Economists agree that carbon emissions reductions can be achieved most efficiently by means of a carbon tax. The carbon tax is unpopular, however, because it is seen as just one more government impost upon an already overtaxed populace.  Bernier can, therefore, seize the initiative by committing to an overall revenue-neutral carbon tax achieved by raising the basic personal exemption to Federal income tax from $11,365 to $33,300, the latter amount being the median income from employment in Canada. Thus, at a stroke, the PPC would be committed to relieving 50% of the Canadian workforce of all Federal income tax.

In addition, the PPC should commit to paying every low-income worker an amount equal to 15% (the base Federal tax rate) of the difference between their earned annual income and $33,000. As a result of these measures every one of Canada's 18 million workers, whether they are of high or low income, would receive a benefit, either in cash or reduced Federal income tax, amounting to approximately $3,000.

Some will ask why the poor should pay no tax when they are the beneficiaries of many publicly funded services. But the answer to that is obvious: first, the poor do the shitty jobs while the rich reap the benefit of the labor of the poor, so why would one not expect those who are better off to pay most if not all of the taxes; second, even if they pay no Federal income tax, the poor will still pay a large proportion of their income in tax, including gas tax, provincial income and sales taxes, liquor tax, tobacco tax, and all the taxes imposed across the supply chain that must be reflected in the price of everything that a person buys.

As for the cost to the Federal treasury, it would be quite small. The tax reduction on the wages of low income earners would cost the Treasury approximately $27 billion a year, which would be more than covered by the anticipated carbon tax revenue of $35 billion a year. In addition there would be the cost of the tax reduction on the wages of high income earners, another $27 billion a year, leaving a deficit of $19 billion after factoring in the carbon tax revenue. That deficit could be covered, ideally, by cuts in Federal Government expenditure, or alternatively by a 2% increase in the GST, a consumption tax that is already rebated to those of low income.

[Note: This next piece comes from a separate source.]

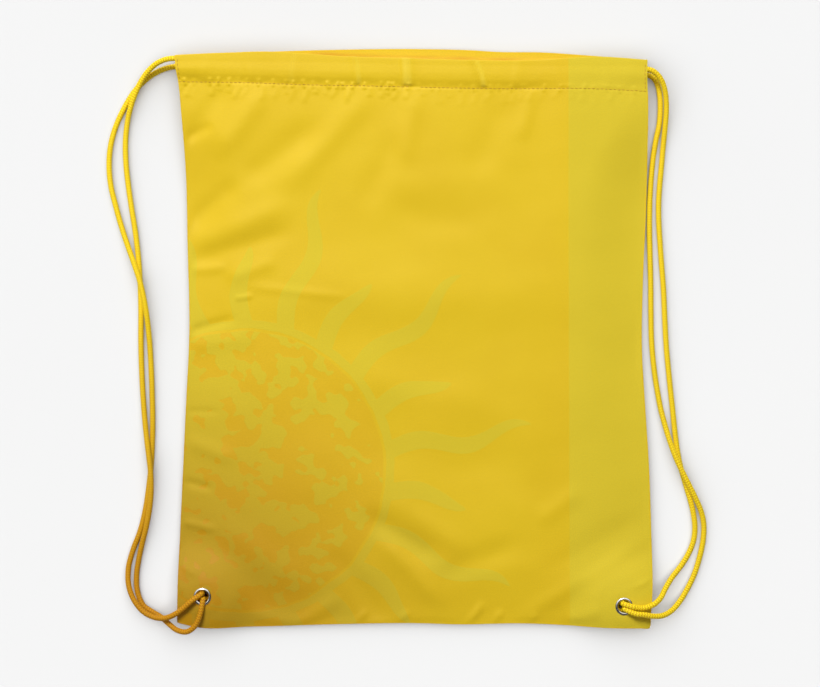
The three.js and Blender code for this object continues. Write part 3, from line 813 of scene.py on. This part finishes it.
strands = []
for side in ("left", "right"):
    for face in ("front", "back"):
        knot = make_knot(side, face)
        strands.append(make_strand(side, face))
        make_run(side, face)
    make_bight(side)
linked(disk_light("cord_fill", **CORD_FILL), strands, "INCLUDE")


# ---------------------------------------------------------------- the bag's surfaces

def lift(x, y):
    """How high the back cloth is held off the floor, by the knots under the eyelets."""
    height = np.zeros_like(x)
    for centre in EYELETS.values():
        beyond = np.maximum(np.hypot(x - centre[0], y - centre[1]) - LIFT_FLAT, 0)
        height = np.maximum(height, LIFT_HEIGHT * np.exp(-(beyond**2) / (2 * LIFT_SPREAD**2)))
    return height


SEAM_LOW = 3.9
SEAM_RISE = 9.0         # how much higher the side seams are at the casing
RISE_START, RISE_LENGTH = 92, 88


def seam_height(x, y):
    """How high the two cloths meet at the sides and the foot: higher at the mouth and over the knots."""
    rise = SEAM_RISE + BAND_RAISE * on_band(x)
    seam = SEAM_LOW + rise * smooth((y - RISE_START) / RISE_LENGTH)
    return larger(seam, lift(x, y) + 1.4, SOFTNESS)


def from_sides(x, y):
    """The distance to the nearer side seam."""
    return np.minimum(x - left_edge(y), right_edge(y) - x)


def wander(x, y, length, seed):
    """A slow, even noise, mostly between -1 and 1, from a few waves in seeded directions."""
    rng = np.random.default_rng(seed)
    total = np.zeros_like(x)
    waves = 9
    for _ in range(waves):
        angle = rng.uniform(0, 2 * np.pi)
        wave = length * rng.uniform(0.7, 1.5)
        total += np.sin(2 * np.pi * (x * np.cos(angle) + y * np.sin(angle)) / wave + rng.uniform(0, 6.28))
    return total / waves * 1.6


def ridge(x, y, start, end, height, width):
    """A fold from start to end: a ridge, or a valley where height is negative."""
    ax, ay = start
    dx, dy = end[0] - ax, end[1] - ay
    span = math.hypot(dx, dy)
    t = ((x - ax) * dx + (y - ay) * dy) / span**2
    off = np.abs((x - ax) * dy - (y - ay) * dx) / span
    profile = np.exp(-((off / width) ** 2))
    return height * profile * smooth(t / 0.3) * smooth((1 - t) / 0.3)


# Folds of the front cloth: start, end, height and width. A valley's height is negative.
FOLDS = [
    ((-104, 186), (-146, 128), 1.5, 9), ((-134, 186), (-168, 138), -1.1, 8),
    ((-62, 160), (-132, 108), -1.6, 11), ((-24, 186), (-100, 104), 1.5, 10), ((2, 186), (-10, 120), 1.1, 8),
    ((-10, 150), (-40, 90), -0.9, 10), ((88, 188), (76, 140), 0.8, 6), ((70, 180), (40, 110), -0.8, 11),
    ((-172, 142), (-144, 156), -0.8, 4), ((-172, 76), (-122, 118), -1.3, 8),
    ((-172, 64), (-84, 100), 1.3, 9), ((-174, 53), (-80, 80), -1.0, 7), ((-140, 42), (-96, 58), 1.0, 6),
    ((-168, 50), (-134, 52), 0.7, 4), ((-150, 35), (150, 30), 1.7, 24), ((-130, 39), (-40, 29), 0.5, 3.5),
    ((-132, 29), (-116, 31), 0.7, 1.7), ((-90, 6), (134, -2), -0.5, 22), ((-30, 92), (60, 82), -0.7, 12),
    ((-30, 110), (80, 116), 0.7, 14), ((-172, 3), (-126, 16), -0.9, 3.4), ((-172, -6), (-112, 2), 0.8, 7),
    ((-174, -53), (-138, -53), -0.4, 2.5), ((-172, -72), (-126, -90), 0.9, 6),
    ((-176, -102), (-144, -110), -0.9, 3), ((-176, -132), (-140, -140), 0.8, 3),
    ((-176, -160), (-150, -177), 0.6, 3), ((-176, -178), (-158, -187), 0.9, 3),
    ((-180, -136), (-86, -204), -1.0, 11), ((-160, -122), (-64, -190), 0.7, 10),
    ((-130, -196), (-70, -216), 0.8, 6), ((-42, -124), (24, -166), -1.9, 8),
    ((-30, -138), (26, -200), 1.5, 8), ((-26, -112), (44, -158), 0.9, 8),
    ((-62, -150), (-16, -212), -1.0, 8), ((10, -176), (84, -146), -1.0, 9),
    ((-90, -212), (-50, -186), 0.9, 6), ((34, -216), (52, -190), 0.8, 3), ((56, -216), (64, -196), 0.7, 3),
    ((80, -216), (90, -198), 0.6, 3), ((-14, -216), (-4, -196), 0.6, 3), ((-46, -216), (-34, -196), 0.7, 3),
    ((64, -212), (182, -138), 0.8, 6), ((84, -176), (176, -124), -0.6, 8),
    ((146, -186), (180, -172), 0.5, 2.5), ((86, -136), (124, -108), 0.8, 7),
    ((108, -206), (140, -196), 0.7, 5), ((-70, -20), (80, -60), 1.0, 16),
    ((-60, -76), (90, -100), -1.1, 18), ((20, -40), (110, -130), -0.9, 16), ((76, 20), (90, -150), 0.5, 14),
]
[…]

As for the overall effect of the carbon tax on the Canadian economy, the potential downside is to expose home industry to unfair carbon-tax-free competition from abroad. That however can be avoided by imposing a countervailing duty on all goods from countries without a carbon tax, a trade barrier that would provide Canadian industry significant protection against the intense competition from the sweat-shop economies of the developing world. Also on the plus side, the cut to personal income tax would increase consumer spending and hence stimulate the economy.